Rep. John Tilley, D-Hopkinsville, left, and Senate Judiciary Committee chairman Tom Jensen, R-London, looked at prospective speakers before a committee meeting that approved a prison-reform bill. AP
Rep. John Tilley, D-Hopkinsville, left, and Senate Judiciary Committee chairman Tom Jensen, R-London, looked at prospective speakers before a committee meeting that approved a prison-reform bill. AP

The hope was HB 463 would decrease the state’s prison population, cut spending on corrections and expand access to treatment programs as a viable alternative to incarceration.

Thirteen years later, I think we can say that didn’t pan out. However, it’s not because the reforms we sought were not worthwhile, and not because they couldn’t work (the AWS program is proof it can work), but rather because when given the option between incarceration and treatment our base human instinct chose punishment over redemption.

The war Kentucky would come to wage on opioids in the intervening years would see the share of prosecutions with drug-related charges go from 15% of all prosecutions in 2011 to a quarter of all statewide prosecutions from 2018 to 2021, the Vera Institute found. These also increasingly become felony drug charges.

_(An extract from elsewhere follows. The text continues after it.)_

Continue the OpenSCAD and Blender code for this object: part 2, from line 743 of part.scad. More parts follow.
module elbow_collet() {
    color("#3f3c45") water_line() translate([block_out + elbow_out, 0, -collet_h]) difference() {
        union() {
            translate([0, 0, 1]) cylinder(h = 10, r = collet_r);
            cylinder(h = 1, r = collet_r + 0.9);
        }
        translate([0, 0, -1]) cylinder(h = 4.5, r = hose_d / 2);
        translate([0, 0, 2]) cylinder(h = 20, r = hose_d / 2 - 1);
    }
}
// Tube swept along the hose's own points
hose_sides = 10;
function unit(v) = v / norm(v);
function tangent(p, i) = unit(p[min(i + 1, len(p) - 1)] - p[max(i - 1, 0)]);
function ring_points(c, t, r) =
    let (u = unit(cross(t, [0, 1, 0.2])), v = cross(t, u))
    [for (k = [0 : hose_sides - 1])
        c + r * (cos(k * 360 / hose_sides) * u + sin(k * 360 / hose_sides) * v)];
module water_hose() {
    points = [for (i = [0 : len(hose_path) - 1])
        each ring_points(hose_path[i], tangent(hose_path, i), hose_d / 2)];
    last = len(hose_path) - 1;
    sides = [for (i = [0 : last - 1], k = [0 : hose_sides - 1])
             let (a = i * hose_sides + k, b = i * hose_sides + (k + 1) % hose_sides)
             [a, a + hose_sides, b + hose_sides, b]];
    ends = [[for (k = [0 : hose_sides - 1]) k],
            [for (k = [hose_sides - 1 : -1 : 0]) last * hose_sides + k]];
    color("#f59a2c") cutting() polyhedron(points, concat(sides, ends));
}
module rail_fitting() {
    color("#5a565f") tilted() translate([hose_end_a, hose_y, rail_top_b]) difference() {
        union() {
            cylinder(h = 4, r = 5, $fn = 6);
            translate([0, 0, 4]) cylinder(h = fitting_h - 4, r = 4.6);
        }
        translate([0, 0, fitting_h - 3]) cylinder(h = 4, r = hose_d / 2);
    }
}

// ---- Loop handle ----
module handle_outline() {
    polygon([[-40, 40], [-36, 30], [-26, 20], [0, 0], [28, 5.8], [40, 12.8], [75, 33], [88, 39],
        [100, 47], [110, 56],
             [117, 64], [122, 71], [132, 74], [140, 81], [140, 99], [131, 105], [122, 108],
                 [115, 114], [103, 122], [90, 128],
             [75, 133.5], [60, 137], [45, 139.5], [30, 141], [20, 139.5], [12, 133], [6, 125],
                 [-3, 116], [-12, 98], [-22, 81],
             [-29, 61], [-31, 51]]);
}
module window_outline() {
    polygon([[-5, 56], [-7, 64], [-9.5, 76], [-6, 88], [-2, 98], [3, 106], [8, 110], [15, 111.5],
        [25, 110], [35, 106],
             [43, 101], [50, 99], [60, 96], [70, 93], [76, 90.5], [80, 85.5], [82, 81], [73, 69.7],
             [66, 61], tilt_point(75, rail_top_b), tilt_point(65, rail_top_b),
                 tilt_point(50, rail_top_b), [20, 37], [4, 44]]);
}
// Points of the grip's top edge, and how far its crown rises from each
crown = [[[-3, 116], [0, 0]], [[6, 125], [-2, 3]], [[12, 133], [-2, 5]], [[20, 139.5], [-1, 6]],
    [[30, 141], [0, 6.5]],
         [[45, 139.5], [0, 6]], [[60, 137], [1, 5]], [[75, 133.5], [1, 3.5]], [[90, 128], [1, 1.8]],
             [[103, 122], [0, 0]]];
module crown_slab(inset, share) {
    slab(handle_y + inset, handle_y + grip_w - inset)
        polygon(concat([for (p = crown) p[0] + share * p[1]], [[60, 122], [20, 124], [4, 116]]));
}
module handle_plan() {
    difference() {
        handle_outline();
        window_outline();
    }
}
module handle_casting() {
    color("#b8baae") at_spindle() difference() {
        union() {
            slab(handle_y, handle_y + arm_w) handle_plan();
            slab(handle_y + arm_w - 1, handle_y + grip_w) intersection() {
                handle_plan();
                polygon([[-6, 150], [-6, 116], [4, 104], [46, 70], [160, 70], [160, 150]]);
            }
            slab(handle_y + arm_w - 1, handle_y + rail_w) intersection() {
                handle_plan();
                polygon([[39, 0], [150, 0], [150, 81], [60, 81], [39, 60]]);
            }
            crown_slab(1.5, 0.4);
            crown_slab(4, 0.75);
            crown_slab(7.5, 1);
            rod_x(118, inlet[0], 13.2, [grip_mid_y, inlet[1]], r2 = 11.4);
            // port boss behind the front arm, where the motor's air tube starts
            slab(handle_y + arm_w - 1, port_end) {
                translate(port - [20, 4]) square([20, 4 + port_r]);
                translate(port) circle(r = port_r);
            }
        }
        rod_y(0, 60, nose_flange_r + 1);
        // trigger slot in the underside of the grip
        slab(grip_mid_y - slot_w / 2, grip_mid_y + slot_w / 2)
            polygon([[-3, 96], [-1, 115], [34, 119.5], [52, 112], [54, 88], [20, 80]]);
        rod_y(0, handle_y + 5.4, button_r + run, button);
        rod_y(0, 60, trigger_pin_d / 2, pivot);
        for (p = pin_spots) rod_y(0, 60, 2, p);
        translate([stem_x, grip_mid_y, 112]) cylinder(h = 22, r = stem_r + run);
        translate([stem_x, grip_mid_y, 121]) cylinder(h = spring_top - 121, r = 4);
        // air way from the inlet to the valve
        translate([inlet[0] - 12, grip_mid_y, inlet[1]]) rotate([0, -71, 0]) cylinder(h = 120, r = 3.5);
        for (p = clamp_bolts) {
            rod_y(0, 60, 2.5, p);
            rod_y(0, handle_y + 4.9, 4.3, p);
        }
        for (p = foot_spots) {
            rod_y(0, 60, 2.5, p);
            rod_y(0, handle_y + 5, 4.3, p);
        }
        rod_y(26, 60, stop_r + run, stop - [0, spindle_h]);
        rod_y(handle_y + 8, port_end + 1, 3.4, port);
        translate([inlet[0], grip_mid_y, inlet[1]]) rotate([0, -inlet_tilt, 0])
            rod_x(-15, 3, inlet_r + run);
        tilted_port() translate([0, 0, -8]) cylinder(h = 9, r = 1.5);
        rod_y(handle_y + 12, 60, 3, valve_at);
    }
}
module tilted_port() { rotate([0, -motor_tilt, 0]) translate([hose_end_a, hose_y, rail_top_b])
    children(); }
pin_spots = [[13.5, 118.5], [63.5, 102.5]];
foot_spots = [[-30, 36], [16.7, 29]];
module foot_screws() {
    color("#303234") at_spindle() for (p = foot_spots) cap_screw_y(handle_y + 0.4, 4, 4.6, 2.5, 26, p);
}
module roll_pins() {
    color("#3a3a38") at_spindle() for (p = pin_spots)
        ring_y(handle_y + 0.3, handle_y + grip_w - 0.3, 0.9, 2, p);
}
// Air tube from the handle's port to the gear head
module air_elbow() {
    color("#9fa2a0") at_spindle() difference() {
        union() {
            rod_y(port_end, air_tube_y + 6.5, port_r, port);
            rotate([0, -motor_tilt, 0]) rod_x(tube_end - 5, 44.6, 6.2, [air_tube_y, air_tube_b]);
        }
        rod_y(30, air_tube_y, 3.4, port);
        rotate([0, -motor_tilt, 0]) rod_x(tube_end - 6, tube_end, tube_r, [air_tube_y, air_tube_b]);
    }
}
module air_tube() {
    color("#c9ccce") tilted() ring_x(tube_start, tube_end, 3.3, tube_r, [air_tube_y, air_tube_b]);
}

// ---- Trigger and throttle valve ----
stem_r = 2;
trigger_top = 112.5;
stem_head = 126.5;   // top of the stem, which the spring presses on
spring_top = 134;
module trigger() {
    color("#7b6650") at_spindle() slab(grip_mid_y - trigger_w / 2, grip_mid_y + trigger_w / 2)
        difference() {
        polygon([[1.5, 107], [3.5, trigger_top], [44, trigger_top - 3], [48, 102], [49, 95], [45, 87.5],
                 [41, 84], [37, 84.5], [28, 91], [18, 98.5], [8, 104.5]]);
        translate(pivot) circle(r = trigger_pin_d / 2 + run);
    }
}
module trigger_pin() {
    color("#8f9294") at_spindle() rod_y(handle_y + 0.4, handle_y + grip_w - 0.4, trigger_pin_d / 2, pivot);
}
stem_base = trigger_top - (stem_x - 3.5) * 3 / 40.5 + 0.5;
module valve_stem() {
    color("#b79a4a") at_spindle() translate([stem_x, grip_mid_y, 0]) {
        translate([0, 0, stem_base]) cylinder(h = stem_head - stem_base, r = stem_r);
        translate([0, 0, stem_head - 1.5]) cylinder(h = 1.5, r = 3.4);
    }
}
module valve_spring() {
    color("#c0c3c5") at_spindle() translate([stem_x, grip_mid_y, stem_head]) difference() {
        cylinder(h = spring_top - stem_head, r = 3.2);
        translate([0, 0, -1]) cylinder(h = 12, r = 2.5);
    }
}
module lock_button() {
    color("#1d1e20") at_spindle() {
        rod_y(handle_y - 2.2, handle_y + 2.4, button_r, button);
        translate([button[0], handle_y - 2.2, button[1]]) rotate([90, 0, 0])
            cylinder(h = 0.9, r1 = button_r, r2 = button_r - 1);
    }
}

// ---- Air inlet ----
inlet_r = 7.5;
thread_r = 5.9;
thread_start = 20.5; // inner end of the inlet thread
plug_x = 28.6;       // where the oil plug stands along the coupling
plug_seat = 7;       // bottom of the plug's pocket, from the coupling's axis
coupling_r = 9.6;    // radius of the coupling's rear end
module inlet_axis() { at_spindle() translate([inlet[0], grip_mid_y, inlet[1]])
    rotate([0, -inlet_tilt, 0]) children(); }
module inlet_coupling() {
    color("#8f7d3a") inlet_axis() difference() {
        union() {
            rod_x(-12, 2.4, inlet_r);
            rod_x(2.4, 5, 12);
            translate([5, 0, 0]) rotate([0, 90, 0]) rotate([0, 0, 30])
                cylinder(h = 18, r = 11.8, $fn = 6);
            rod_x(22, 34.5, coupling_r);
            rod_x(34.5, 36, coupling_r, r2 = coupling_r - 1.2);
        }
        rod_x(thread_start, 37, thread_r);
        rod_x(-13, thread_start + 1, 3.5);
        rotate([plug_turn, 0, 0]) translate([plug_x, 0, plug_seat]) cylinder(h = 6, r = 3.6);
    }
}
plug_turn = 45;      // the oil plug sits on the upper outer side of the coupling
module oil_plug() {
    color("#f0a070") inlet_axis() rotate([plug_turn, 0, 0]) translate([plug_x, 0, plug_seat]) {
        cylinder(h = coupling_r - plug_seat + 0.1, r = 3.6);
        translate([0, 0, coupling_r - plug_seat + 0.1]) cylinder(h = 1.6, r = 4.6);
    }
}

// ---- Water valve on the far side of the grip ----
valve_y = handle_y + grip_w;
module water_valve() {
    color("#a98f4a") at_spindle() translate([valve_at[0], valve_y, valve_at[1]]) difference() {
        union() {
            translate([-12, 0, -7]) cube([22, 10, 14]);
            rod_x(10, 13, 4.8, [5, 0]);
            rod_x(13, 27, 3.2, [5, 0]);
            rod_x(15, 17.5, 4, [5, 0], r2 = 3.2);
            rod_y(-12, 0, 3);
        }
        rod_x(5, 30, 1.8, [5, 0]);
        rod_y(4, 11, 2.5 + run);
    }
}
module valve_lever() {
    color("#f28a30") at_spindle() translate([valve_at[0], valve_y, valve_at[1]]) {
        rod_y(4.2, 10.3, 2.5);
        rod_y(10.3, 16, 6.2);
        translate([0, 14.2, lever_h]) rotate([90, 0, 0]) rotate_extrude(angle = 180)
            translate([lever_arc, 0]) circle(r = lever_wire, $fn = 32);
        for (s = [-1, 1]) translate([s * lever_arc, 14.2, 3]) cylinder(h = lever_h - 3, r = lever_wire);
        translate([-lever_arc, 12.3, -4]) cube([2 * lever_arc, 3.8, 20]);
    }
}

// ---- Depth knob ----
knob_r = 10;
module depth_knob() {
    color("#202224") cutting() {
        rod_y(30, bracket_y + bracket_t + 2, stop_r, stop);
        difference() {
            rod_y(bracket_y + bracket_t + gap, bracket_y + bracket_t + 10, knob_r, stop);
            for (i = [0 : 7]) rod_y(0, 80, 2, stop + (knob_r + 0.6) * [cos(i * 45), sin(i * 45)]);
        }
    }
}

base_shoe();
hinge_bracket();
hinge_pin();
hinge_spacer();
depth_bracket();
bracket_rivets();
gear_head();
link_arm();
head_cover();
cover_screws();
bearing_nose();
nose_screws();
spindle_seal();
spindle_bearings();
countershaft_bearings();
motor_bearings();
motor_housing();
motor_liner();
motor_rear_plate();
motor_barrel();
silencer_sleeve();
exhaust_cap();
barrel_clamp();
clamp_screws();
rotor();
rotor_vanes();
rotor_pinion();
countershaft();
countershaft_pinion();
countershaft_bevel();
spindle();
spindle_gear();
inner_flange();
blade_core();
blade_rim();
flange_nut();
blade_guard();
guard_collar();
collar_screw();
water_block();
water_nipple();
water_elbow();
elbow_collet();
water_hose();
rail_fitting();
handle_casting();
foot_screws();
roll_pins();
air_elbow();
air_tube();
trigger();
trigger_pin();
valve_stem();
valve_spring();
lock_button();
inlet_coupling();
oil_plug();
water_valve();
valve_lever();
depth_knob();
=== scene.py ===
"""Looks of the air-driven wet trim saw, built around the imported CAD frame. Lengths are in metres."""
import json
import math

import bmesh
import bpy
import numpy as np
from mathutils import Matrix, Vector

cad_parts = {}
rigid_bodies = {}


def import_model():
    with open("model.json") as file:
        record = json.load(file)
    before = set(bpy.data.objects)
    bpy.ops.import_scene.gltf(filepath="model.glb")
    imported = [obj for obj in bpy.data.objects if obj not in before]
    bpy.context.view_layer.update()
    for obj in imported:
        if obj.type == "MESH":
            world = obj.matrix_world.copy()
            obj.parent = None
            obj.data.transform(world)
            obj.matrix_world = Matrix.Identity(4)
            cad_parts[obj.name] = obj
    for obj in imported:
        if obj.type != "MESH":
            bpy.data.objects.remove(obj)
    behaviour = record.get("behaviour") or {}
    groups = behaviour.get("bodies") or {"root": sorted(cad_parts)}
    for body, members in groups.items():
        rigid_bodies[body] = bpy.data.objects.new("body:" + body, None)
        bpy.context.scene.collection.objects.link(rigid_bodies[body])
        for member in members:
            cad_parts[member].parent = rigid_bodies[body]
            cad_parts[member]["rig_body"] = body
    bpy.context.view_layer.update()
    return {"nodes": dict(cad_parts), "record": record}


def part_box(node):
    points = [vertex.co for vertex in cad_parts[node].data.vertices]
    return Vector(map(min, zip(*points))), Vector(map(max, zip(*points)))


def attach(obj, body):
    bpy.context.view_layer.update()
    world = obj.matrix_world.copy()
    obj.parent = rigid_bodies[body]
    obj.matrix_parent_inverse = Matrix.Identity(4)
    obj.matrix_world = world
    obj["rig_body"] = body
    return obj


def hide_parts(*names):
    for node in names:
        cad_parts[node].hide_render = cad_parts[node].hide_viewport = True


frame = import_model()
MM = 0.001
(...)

Likewise, the Vera Institute found that HB 463’s goal to expand treatment alternatives was undermined by “the preservation of broad prosecutorial and judicial discretion.”

While some state lawmakers may say our attempts at reforms failed I have to look at all of this and wonder, “Did we even really try?”

How many is enough?

If it’s not clear enough already, the state is willfully finding ways to throw more people into county jails and state prisons.

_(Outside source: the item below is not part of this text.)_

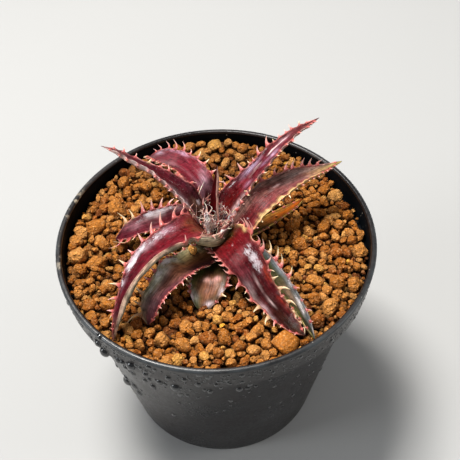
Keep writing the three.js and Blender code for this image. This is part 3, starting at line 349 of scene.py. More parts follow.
        bloom=((0.70, 0.45, 0.13, 0.6, 0.6, 0x96807A), (0.42, 0.45, 0.09, 0.4, 0.35, 0x866456), (0.62, -0.45, 0.10, 0.4, 0.3, 0x8A5656)),
        lines=((0.36, -0.02, 0.56, 0.30, 0.05, 0.45),),
        pale=((0.22, 0.0, 0.010, 0.04, 0.9), (0.30, -0.2, 0.008, 0.03, 0.9),
              (0.36, 0.2, 0.008, 0.03, 0.8), (0.27, 0.35, 0.008, 0.03, 0.8), (0.46, -0.1, 0.05, 0.02, 0.5)),
        scurf=0.22, mid=0.0, ridge=(-1, 0.12, 0.84, 0xCDAA74, 1.00)),
    "leaf_right_old": dict(
        run=((0, 0x2E2C12), (0.30, 0x4A4420), (0.50, 0x7A441A), (0.75, 0x9A4A08), (1, 0x8A3C08)),
        plus=(0x6A5C26, 0.5), minus=(0x584E20, 0.5), under=0x7A5A2A, rims=(0xC9A24C, 0xC9A85A), belly=0.0,
        grown=((0.7, 3.4), (0.7, 2.6)),
        pale=((0.5, 0.0, 0.12, 0.4, 0.1),), scurf=0.06, mid=0.0),
    "leaf_centre_needle": dict(
        run=((0, 0x5C0C12), (0.4, 0x5A080E), (0.8, 0x48080C), (1, 0x340A0C)),
        plus=(0x4C080E, 0.3), minus=(0x5A0E14, 0.3), under=0x4A1C1E, rims=(0x6A2428, 0xF0BEAE), belly=0.0,
        grown=((0.0, 3.0), (0.0, 3.0)), pale=(), bloom=((0.45, -0.92, 1.6, 0.34, 1.3, 0xF4C2B0),), scurf=0.02, mid=0.0),
    "leaf_crown_back_right": dict(
        run=((0, 0x6A4E4A), (0.5, 0x5E2A34), (1, 0x8A5A56)), plus=(0x8A6A6C, 0.6), minus=(0x8A6A6C, 0.6),
        under=0x7A6660, rims=(0xE0C0B4, 0xE0C0B4), belly=0.0, grown=((1.4, 2.0), (1.6, 2.0)),
        pale=((0.4, 0, 0.3, 0.8, 0.6),), scurf=0.6, mid=0.0),
    "leaf_crown_back_left": dict(
        run=((0, 0x5A3434), (0.5, 0x561E2A), (1, 0x7A4A4C)), plus=(0x7A5054, 0.6), minus=(0x7A5054, 0.6),
        under=0x7A6660, rims=(0xDCA8A0, 0xDCA8A0), belly=0.0, grown=((1.4, 2.2), (1.4, 2.2)),
        pale=((0.5, 0, 0.3, 0.8, 0.5),), scurf=0.5, mid=0.0),
    "leaf_crown_front_left": dict(
        run=((0, 0xCCC2BE), (0.5, 0xD8CECA), (1, 0xB08A86)), plus=(0xCABEB8, 0.6), minus=(0xCABEB8, 0.6),
        under=0x9A8E86, rims=(0xE0B4AA, 0xE0B4AA), belly=0.0, grown=((1.3, 2.2), (1.5, 2.2)),
        pale=((0.5, 0, 0.4, 0.9, 0.9),), scurf=1.0, mid=0.0),
    "leaf_crown_right": dict(
        run=((0, 0x5A2A34), (0.5, 0x54202E), (1, 0x7A4A50)), plus=(0x9A8488, 0.8), minus=(0x4E1C2A, 0.5),
        under=0x7A6A68, rims=(0xE8D8CC, 0xE0B0A8), belly=0.0, grown=((2.0, 1.6), (1.0, 1.7)),
        pale=((0.5, 0.7, 0.4, 0.3, 0.8),), scurf=0.5, mid=0.0),
    "leaf_crown_front": dict(
        run=((0, 0x7A6A62), (0.5, 0x8A7870), (1, 0x7A5450)), plus=(0x9A8A84, 0.6), minus=(0x9A8A84, 0.6),
        under=0x8A7670, rims=(0xE0B0A8, 0xE0B0A8), belly=0.0, grown=((1.2, 2.2), (1.3, 2.2)),
        pale=((0.5, 0, 0.3, 0.8, 0.8),), scurf=0.9, mid=0.0),
}
SLOTS = {n: "leaf_red" for n in LOOKS}
SLOTS.update({n: "leaf_olive" for n in ("leaf_front_left_lower", "leaf_front_low", "leaf_front_right_lower")})
SLOTS["leaf_right_old"] = "leaf_dry"
SLOTS.update({n: "leaf_young" for n in LOOKS if "crown" in n or "needle" in n})
CORAL, CREAM, PALE_CORAL = 0xC05A55, 0xEFD6AC, 0xEDB6A8
EDGE = 0.22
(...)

It’s worth asking, in the face of legislation that would not only incarcerate more people, but keep them incarcerated for longer: How many Kentuckians need to be imprisoned until we are safe?

What’s the number? Is it 50,000? Is it 100,000? Is it until we have enough to warrant that federal prison in Letcher County that U.S. Rep. Hal Rogers desperately wants?

Is it until local jails finally burst at the seams from their chronic overcrowding problems that harm both inmates and jail employees alike? What’s the game plan for those jails once there’s all these new inmates?

And if you want to talk brass tax, how much is the state willing to spend on this? Incarcerating people is no small amount of money.

An impact statement prepared by legislative analysts estimated the bill would bring a “significant increase in operational costs” for local and state governments, but no estimated total cost was included.

All of which is to say the full cost to taxpayers to fund what is essentially an exercise in futility is unknown at this time.

The Vera Institute report offers policy recommendations to Kentucky’s incarceration sweet tooth: reduce or eliminate criminal penalties related to poverty and drug use; investing in treatment for drug and alcohol use and mental health untethered from the legal system; eliminate revenue incentives that drive incarceration; overhaul the pretrial system, etc.

Our lawmakers will likely do none of that. Instead they will opt for the simple solution which is to lock more people away. God forbid we expect them to have the wherewithal to tackle hard problems and come up with solutions.

Homelessness is a problem in Kentucky, and it’s not exclusive to the big cities either; fentanyl and drug overdoses are a problem, and I’m not disputing that.

What I am disputing is that the solution to any of these problems is a one-size-fits all approach where we throw up our hands and go, “Well we haven’t really tried anything, so I guess jail it is.”

The decision to do so, in the face of other solutions, is an admission from our leaders that they are uninterested, and perhaps incapable, of tackling this issue and others.